どうしても特にスタートアップの頃は、ここに費用が掛けられない場合が多いのですが、最低限用意したいのは次の5つです。
- 商品説明の紙面
- ごあいさつ状
- Webサイト
- SNS
- 注文やご意見はがき
せっかく想いを込めて開発した商品だからこそ、最低限このくらいは準備をしてお客様をお迎えしましょう。
Webに関しては、最近は自分でも作れるホームページツールがあるので上手に利用してください。
また、SNSはここ数年で利用する年齢層もはっきり分かれてきているので、それを知ったうえで活用すると良いです。SNSの広告は100円単位から試せますから、色々とテストをしながらぜひファン層を獲得していってください。
・BtoB BtoCなどについて、どう演出をしていくのかを考える
新商品の展開先は、通信販売などの個人(BtoC)だけとは限りません。
例えば企業へ卸す(BtoB)などの場合も充分に考えられます。
その時に、パッケージのデザインを卸商品用に変えたり、卸すことで取引金額も変わってくるので、包材の費用計算もきちんとして、どのくらい卸したいのか、どのくらいの利益が理想的なのかなど、お互い企業同士がきちんと納得のいく取引をしながら進めて行きましょう。
商品の演出については、人生経験や知識も必要なので、経験者がいない場合は、コンセプト作りからクリエイティブの専門家に相談するのもおすすめです。
・一番売りたいところへは、あきらめずにトライ! すること
たまに、妙に遠慮をしている人がいますが、「欲しいものは欲しい!」と、展開したい販路先には真っすぐラブコールを送ってください。一歩踏み込むことで、かならず新しい出逢いが待っています。
地元の卸したい店舗から、全国展開している店舗まで色々とチャレンジをしてみましょう。
5. ビジネスプレゼンにチャレンジしてみましょう!
各県や金融関連企業などでもビジネスプレゼンテーションの機会が毎年あります。
ここでは、「資金調達」も見込め、新商品がどのように受け止められ、どのように未来性があるのかなどを試すとても良い機会です。

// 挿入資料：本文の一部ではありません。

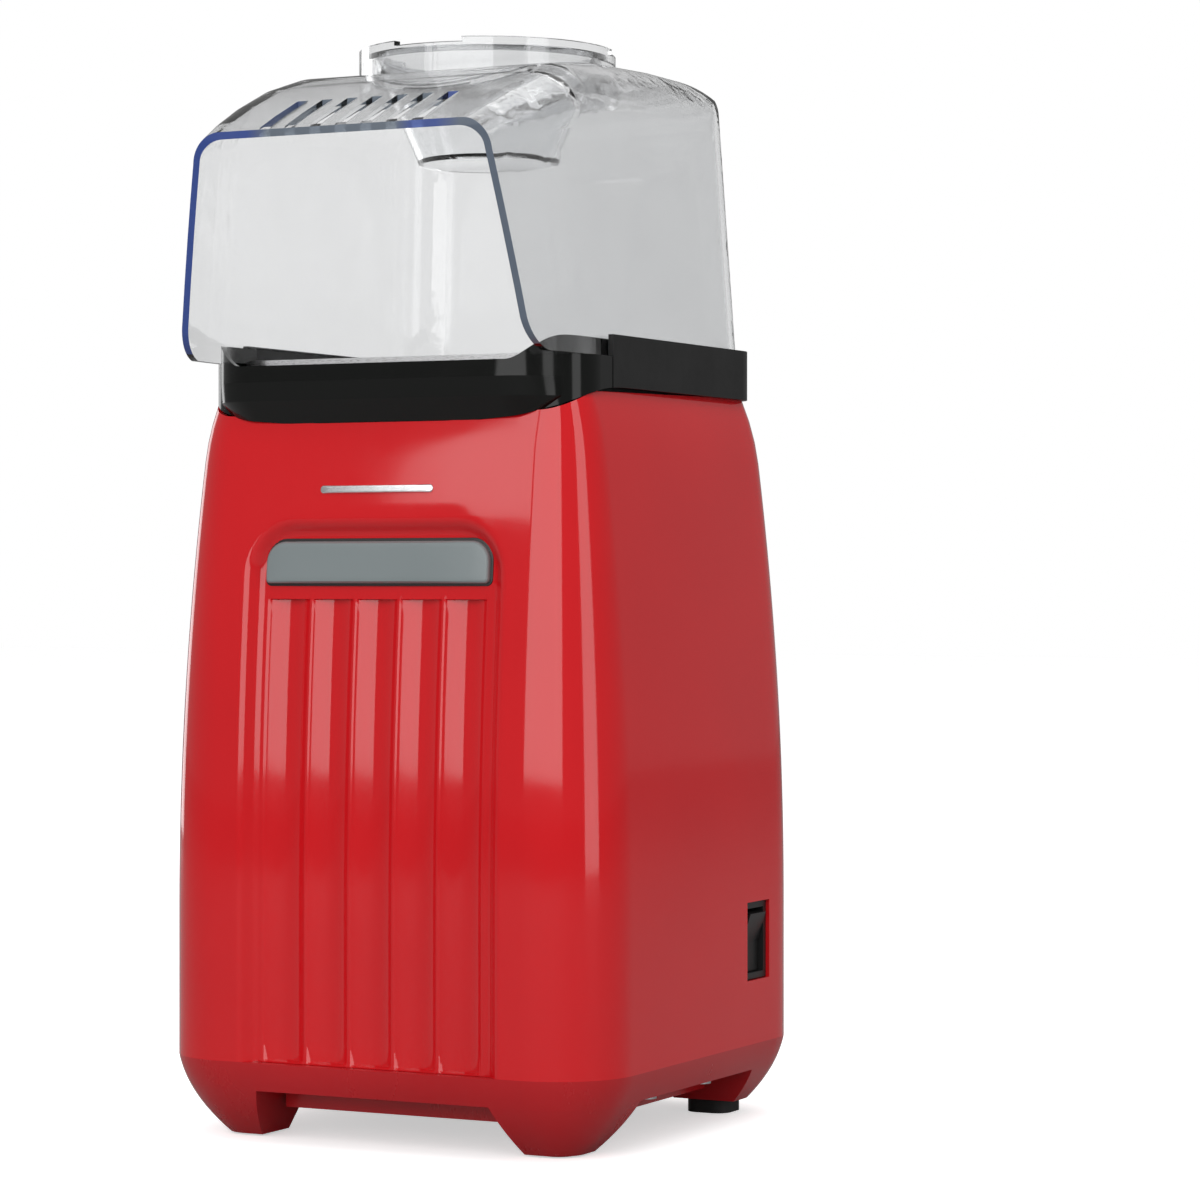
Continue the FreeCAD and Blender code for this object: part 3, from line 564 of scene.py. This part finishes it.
def reshape(obj: bpy.types.Object, rule: Callable[[float, float, float], Point]) -> None:
    """Move every point by a rule, where no operator gives the curve.

    Args:
        obj: The mesh object.
        rule: Takes a point's place in millimetres and gives its new one.
    """
    for vertex in obj.data.vertices:
        vertex.co = Vector(rule(*(vertex.co / MM))) * MM


def apply(obj: bpy.types.Object, kind: str, **settings: object) -> None:
    """Add a modifier and apply it.

    Args:
        obj: The mesh object.
        kind: The modifier's type.
        **settings: Its properties.
    """
    clear_selection()
    bpy.context.view_layer.objects.active = obj
    obj.select_set(True)
    modifier = obj.modifiers.new(kind.lower(), kind)
    for key, value in settings.items():
        setattr(modifier, key, value)
    bpy.ops.object.modifier_apply(modifier=modifier.name)


def soften(obj: bpy.types.Object, degrees: float = 35.0) -> None:
    """Shade smooth, with edges sharper than an angle kept sharp.

    Args:
        obj: The mesh object.
        degrees: The angle.
    """
    clear_selection()
    bpy.context.view_layer.objects.active = obj
    obj.select_set(True)
    bpy.ops.object.shade_smooth_by_angle(angle=math.radians(degrees))


@dataclass
class Workshop:
    """What every sub-assembly needs: the paints and the place of the working centre."""

    paint: Paintbox
    axis_y: float

    def finish(self, obj: bpy.types.Object, body: Body, slot: str, stands_for: Sequence[str],
               *finishes: Finish) -> None:
        """Put a piece in its place, dress it and hang it on its body.

        Args:
            obj: The finished mesh.
            body: The body that it rides on.
            slot: The record's material slot; not used.
            stands_for: CAD nodes that it replaces.
            *finishes: One finish per material slot of the mesh.
        """
        obj.data.transform(Matrix.Translation((0.0, self.axis_y * MM, 0.0)))
        self.paint.dress(obj, *finishes)
        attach(obj, body.value)
        if stands_for:
            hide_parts(*stands_for)
        LOG.info("piece %s: %d faces", obj.name, len(obj.data.polygons))


# ---------------------------------------------------------------- casing


@dataclass
class Casing:
    """The red housing with its recessed, fluted front panel."""

    shop: Workshop
    half: float = 67.2
    corner: float = 45.8
    bottom: float = 21.6
    top: float = 200.0
    wall: float = 2.4
    panel_half: float = 37.0
    panel_top: float = 163.4
    panel_depth: float = 3.0
    panel_corner: float = 12.5
    rim_slope: float = 2.3
    flute_pitch: float = 13.3
    flute_half: float = 6.3
    flute_depth: float = 2.2
    flute_top: float = 144.5
    flute_bottom: float = 22.0
    flute_steps: int = 10
    dip_from: float = 180.0
    lean: float = 5.1
    lean_from: float = 60.0
    lean_span: float = 103.0
    shoulder: float = 0.0075
    shoulder_from: float = 182.0
    lip_dip: float = 9.5
    lip_rise: float = 0.26
    lip_from: float = -20.0
    lip_run: float = 38.0
    rise_from: float = 18.0
    rise_run: float = 28.0
    pocket_y: tuple[float, float] = (25.7, 40.3)
    pocket_z: tuple[float, float] = (39.2, 60.8)
    cord_x: tuple[float, float] = (-5.0, 5.0)
    cord_z: tuple[float, float] = (31.0, 41.0)
    corner_steps: int = 14
    rings: int = 30

    def inset(self, z: float) -> float:
        """How far the surface stands inside the base's half width.

        Args:
            z: Height.

        Returns:
            The inset: a slow lean and then a rounded shoulder.
        """
        leaning = self.lean * (max(0.0, z - self.lean_from) / self.lean_span) ** 2
        return leaning + self.shoulder * max(0.0, z - self.shoulder_from) ** 2

    def seam(self, x: float, y: float) -> float:
        """Height of the upper edge, which dips under the collar's lip at the front.

        Args:
            x: Place across.
            y: Place from front to back.

        Returns:
            The edge's height there.
        """
        ease = 1.0 - self.lip_rise * smooth((abs(x) - self.rise_from) / self.rise_run)
        return self.top - self.lip_dip * ease * (max(0.0, self.lip_from - y) / self.lip_run) ** 4

    def flute_at(self, x: float, z: float) -> float:
        """Depth of the flutes below the panel's floor.

        Args:
            x: Place across.
            z: Height.

        Returns:
            The depth, or 0 between the flutes.
        """
        if not self.flute_bottom < z < self.flute_top or abs(x) > 2.5 * self.flute_pitch:
            return 0.0
        aside = abs((x + 2.5 * self.flute_pitch) % self.flute_pitch - self.flute_pitch / 2.0)
        if aside >= self.flute_half:
            return 0.0
        radius = (self.flute_half ** 2 + self.flute_depth ** 2) / (2.0 * self.flute_depth)
        return math.sqrt(radius ** 2 - aside ** 2) - radius + self.flute_depth

    def sunk(self, x: float, z: float) -> float:
        """Depth of the front below its own surface: the panel's soft-edged floor and its flutes.

        Args:
            x: Place across.
            z: Height.

        Returns:
            The depth.
        """
        over = abs(x) - (self.panel_half - self.panel_corner)
        above = z - (self.panel_top - self.panel_corner)
        if above > 0.0 and over > 0.0:
            inside = self.panel_corner - math.hypot(over, above)
        else:
            inside = self.panel_corner - max(over, above)
        depth = self.panel_depth * smooth((inside + self.rim_slope) / (2.0 * self.rim_slope))
        return depth + self.flute_at(x, z)

    def drape(self, x: float, y: float, z: float) -> Point:
        """Move a point of the straight prism onto the leaning, shouldered body.

        Args:
            x: Place across.
            y: Place from front to back.
            z: Height.

        Returns:
            The point's new place.
        """
        if y < -self.half + 0.01:
            y += self.sunk(x, z)
        edge_x, edge_y = self.lean_in(x, y, self.dip_from + 14.0)
        share = max(0.0, z - self.dip_from) / (self.top - self.dip_from)
        z -= share * (self.top - self.seam(edge_x, edge_y))
        return *self.lean_in(x, y, z), z

    def lean_in(self, x: float, y: float, z: float) -> tuple[float, float]:
        """Plan position of a point given on the straight prism.

        Args:
            x: Place across.
            y: Place from front to back.
            z: Height.

        Returns:
            Where the point stands across and from front to back.
        """
        core_x = max(-self.corner, min(self.corner, x))
        core_y = max(-self.corner, min(self.corner, y))
        out = Vector((x - core_x, y - core_y))
        if out.length > 1e-6:
            out *= (out.length - self.inset(z)) / out.length
        return core_x + out.x, core_y + out.y

    def build(self) -> None:
        """Model the housing: prism, recessed panel, flutes, openings, curve and wall."""
        obj = block("housing", (-self.half, -self.half, self.bottom), (self.half, self.half, self.top))
        pick_edges(obj, lambda a, b: abs(a.z - b.z) > 100.0)
        radius = (self.half - self.corner) * MM
        operate(lambda: bpy.ops.mesh.bevel(offset=radius, segments=self.corner_steps, affect="EDGES"))
        pick_faces(obj, lambda c, n: abs(n.z) > 0.9)
        operate(lambda: bpy.ops.mesh.delete(type="FACE"))
        self.cut_openings(obj)
        step = (self.top - self.bottom) / self.rings
        cut_at(obj, [self.bottom + step * i for i in range(1, self.rings)], 2)
        self.mark_panel(obj)
        reshape(obj, self.drape)
        apply(obj, "SOLIDIFY", thickness=self.wall * MM, offset=-1.0)
        soften(obj, 40.0)
        self.shop.finish(obj, Body.BASE, "red_gloss", ["housing_shell"], RED)

    def mark_panel(self, obj: bpy.types.Object) -> None:
        """Cut the lines in the front that the panel's rim, its rounded top and the flutes need."""
        front = looking(1, -1.0)
        end = 0.3
        rim_out = 2.8
        ring = 0.9
        rim_in = 3.2
        strip = 0.8
        levels = [self.flute_top, self.flute_top - end, self.flute_bottom, self.flute_bottom + end]
        levels += [self.panel_top + rim_out - ring * i for i in range(20)]
        cut_at(obj, levels, 2, front)
        sides = [self.panel_half - rim_in + strip * k for k in range(9)]
        lines = [side * x for x in sides for side in (-1, 1)]
        for i in range(-2, 3):
            for k in range(self.flute_steps + 1):
                turn = math.pi * k / self.flute_steps
                lines.append(i * self.flute_pitch - self.flute_half * math.cos(turn))
        cut_at(obj, sorted(lines), 0, front)

    def cut_openings(self, obj: bpy.types.Object) -> None:
        """Open the switch's pocket in the right side and the cord's hole in the rear."""
        right = looking(0, 1.0)
        rear = looking(1, 1.0)
        cut_at(obj, self.pocket_y, 1, right)
        cut_at(obj, self.pocket_z, 2, right)
        cut_at(obj, self.cord_x, 0, rear)
        cut_at(obj, self.cord_z, 2, rear)
        pick_faces(obj, lambda c, n: self.in_pocket(c, right(c, n)) or self.in_cord_hole(c, rear(c, n)))
        operate(lambda: bpy.ops.mesh.delete(type="FACE"))

    def in_pocket(self, centre: Vector, on_side: bool) -> bool:
        """Whether a face is the switch pocket's.

        Args:
            centre: The face's centre.
            on_side: Whether it lies on the right side.

        Returns:
            True inside the pocket's outline.
        """
        across = self.pocket_y[0] < centre.y < self.pocket_y[1]
        return on_side and across and self.pocket_z[0] < centre.z < self.pocket_z[1]

    def in_cord_hole(self, centre: Vector, on_side: bool) -> bool:
        """Whether a face is the cord hole's.

        Args:
            centre: The face's centre.
            on_side: Whether it lies on the rear.

        Returns:
            True inside the hole's outline.
        """
        across = self.cord_x[0] < centre.x < self.cord_x[1]
        return on_side and across and self.cord_z[0] < centre.z < self.cord_z[1]


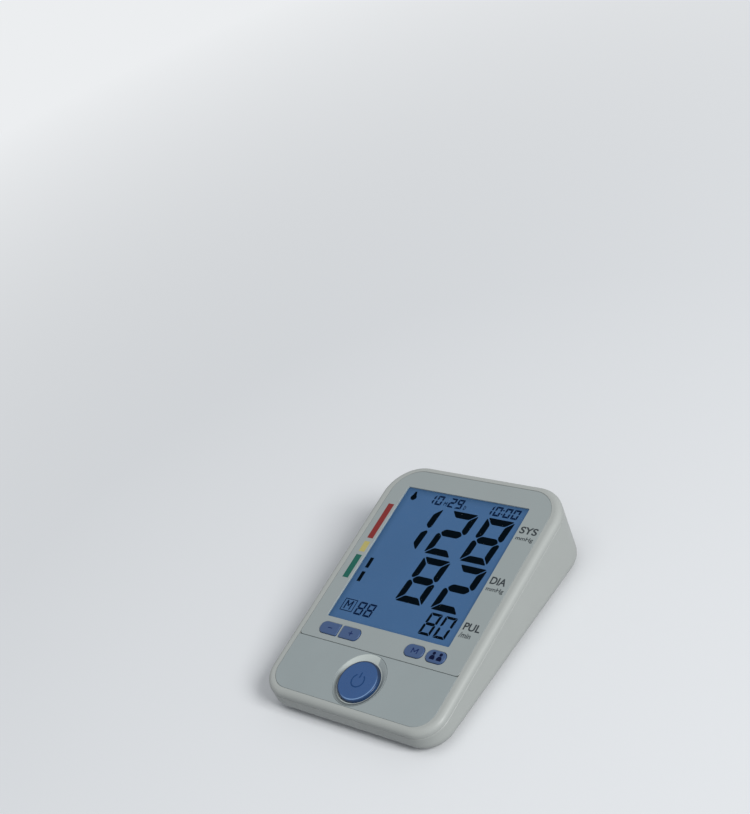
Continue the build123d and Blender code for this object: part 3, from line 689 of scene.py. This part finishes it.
def floor_finish():
    """Floor that looks pale, throws little light back up and runs out into the backdrop."""
    tree = Tree("floor_finish")
    rays = tree.add("LightPath")
    looked_at = tree.math("MAXIMUM", rays.outputs["Is Camera Ray"], rays.outputs["Is Glossy Ray"])
    tree.join(tree.blend(looked_at, FLOOR_BOUNCE, FLOOR_SEEN), tree.shader.inputs["Base Color"])
    tree.shader.inputs["Roughness"].default_value = 0.8
    tree.shader.inputs["Specular IOR Level"].default_value = 0.0
    axes = tree.add("SeparateXYZ")
    tree.join(tree.place(), axes.inputs[0])
    far = tree.rise(tree.length(axes.outputs["X"], axes.outputs["Y"]), *FLOOR_FADE)
    haze = tree.add("Emission")
    haze.inputs["Color"].default_value = BACKDROP
    mix = tree.add("MixShader")
    tree.join(tree.math("MULTIPLY", far, looked_at), mix.inputs[0])
    tree.join(tree.shader.outputs[0], mix.inputs[1])
    tree.join(haze.outputs[0], mix.inputs[2])
    tree.join(mix.outputs[0], tree.output.inputs["Surface"])
    return tree.material


floor_mesh = bpy.data.meshes.new("floor")
floor_corners = box_shape(-FLOOR_HALF, FLOOR_HALF, -FLOOR_HALF, FLOOR_HALF)
floor_mesh.from_pydata([(x, y, 0) for x, y in floor_corners], [], [(0, 1, 2, 3)])
floor_mesh.materials.append(floor_finish())
floor = bpy.data.objects.new("floor", floor_mesh)
bpy.context.scene.collection.objects.link(floor)


def area_lamp(name, place, power, size):
    """Square lamp that faces the object. Place and size are in metres, power is in watts."""
    lamp = bpy.data.lights.new(name, "AREA")
    lamp.energy = power
    lamp.shape = "SQUARE"
    lamp.size = size
    holder = bpy.data.objects.new(name, lamp)
    holder.location = place
    holder.rotation_euler = (LAMP_AIM - Vector(place)).to_track_quat("-Z", "Y").to_euler()
    bpy.context.scene.collection.objects.link(holder)


area_lamp("key_lamp", (2.3, -0.15, 1.62), 63, 1.0)
area_lamp("top_lamp", (-0.1, -0.1, 1.0), 1.0, 0.5)

# The sky lights the scene. Camera, transmission and glossy rays see the backdrop in its place.
world = bpy.data.worlds.new("studio")
bpy.context.scene.world = world
world.use_nodes = True
nodes = world.node_tree.nodes
join = world.node_tree.links.new
sky = nodes["Background"]
sky.inputs["Color"].default_value = (0.93, 0.96, 1.0, 1.0)
sky.inputs["Strength"].default_value = 0.40
backdrop = nodes.new("ShaderNodeBackground")
backdrop.inputs["Color"].default_value = BACKDROP
rays = nodes.new("ShaderNodeLightPath")
straight = nodes.new("ShaderNodeMath")
straight.operation = "MAXIMUM"
join(rays.outputs["Is Camera Ray"], straight.inputs[0])
join(rays.outputs["Is Transmission Ray"], straight.inputs[1])
shown = nodes.new("ShaderNodeMath")
shown.operation = "MAXIMUM"
join(straight.outputs[0], shown.inputs[0])
join(rays.outputs["Is Glossy Ray"], shown.inputs[1])
seen = nodes.new("ShaderNodeMixShader")
join(shown.outputs[0], seen.inputs[0])
join(sky.outputs[0], seen.inputs[1])
join(backdrop.outputs[0], seen.inputs[2])
join(seen.outputs[0], nodes["World Output"].inputs["Surface"])

# The camera is tilted sideways, so the way to its right is given besides its line of sight.
CAMERA_PLACE = (0.4700, -0.3708, 0.5110)
CAMERA_FORWARD = Vector((-0.6464, 0.5431, -0.5359))
CAMERA_RIGHT = Vector((0.7550, 0.5566, -0.3467))
CAMERA_LENS = 69.3
SENSOR_WIDTH = 36.0
backward = -CAMERA_FORWARD.normalized()
sideways = (CAMERA_RIGHT - CAMERA_RIGHT.dot(backward) * backward).normalized()
upward = backward.cross(sideways)
camera_data = bpy.data.cameras.new("camera")
camera_data.sensor_width = SENSOR_WIDTH
camera_data.lens = CAMERA_LENS
camera = bpy.data.objects.new("camera", camera_data)
camera.matrix_world = Matrix.Translation(CAMERA_PLACE) @ Matrix(
    (sideways, upward, backward)).transposed().to_4x4()
bpy.context.scene.collection.objects.link(camera)
bpy.context.scene.camera = camera
bpy.context.scene.view_settings.view_transform = "Standard"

場合によっては、応援者が現れることもあるかもしれません。金融関連では、銀行等だけでなく投資家との新たな出会いもあるなど、自分にとって有利と思える情報も得ることができます。
ビジネスプレゼンに出ることは、自分の開発した商品を通して、ビジネス構造も改めて振り返るきっかけになります。
また、プレゼンテーションでは未来の構想も語ることにもなるので、自身がその先まで見通すことができます。
「ものづくり」の締めの行事として、ぜひ参加をしてほしいです。
まとめ
スタートアップの「ものづくり」などで、相談を受ける際に私が必ずたずねることは「その商品は社会的課題を意識していますか?」ということです。
社会的課題は、内閣府が掲げているものだけに限らず、地域でのお困り事も視野に入れて自身にできることは何があるのかをしっかりと考えていただきたいと思っています。
その理由は、創業時は自分のことを考えるだけで精一杯な方が多いからです。私自身も振り返るとそうでした。
いま当時の私に改めてアドバイスをするとしたら、もうひと頑張りして、まわりを見渡し、事業と社会を繋げて活動をすることで、さらに価値あるビジネスが実現できるよ、と伝えたいです。
また、誰かの役に立つことは、例えば補助金や助成金など国や自治体の支援の幅がだいぶ広がりますし、特に創業時は多くの方々に応援いただくことで、様々なビジネス展開に広がる可能性があります。
そこに、結果的には商品の付加価値が生まれ、販路も広がり、売り上げも徐々に上がり、事業の使命感に繋がります。
商品のコンセプトやイメージづくりは、最初の「想い」と、じっくりと向き合ってしっかりと考えてほしいです。そのあとは、クリエイティブや知財等の専門家と相談しながら進めることが有効な進め方だと思います。
ぜひ、あなたにしかできない「ものづくり」で素晴らしいロングセラー商品を作り上げてください。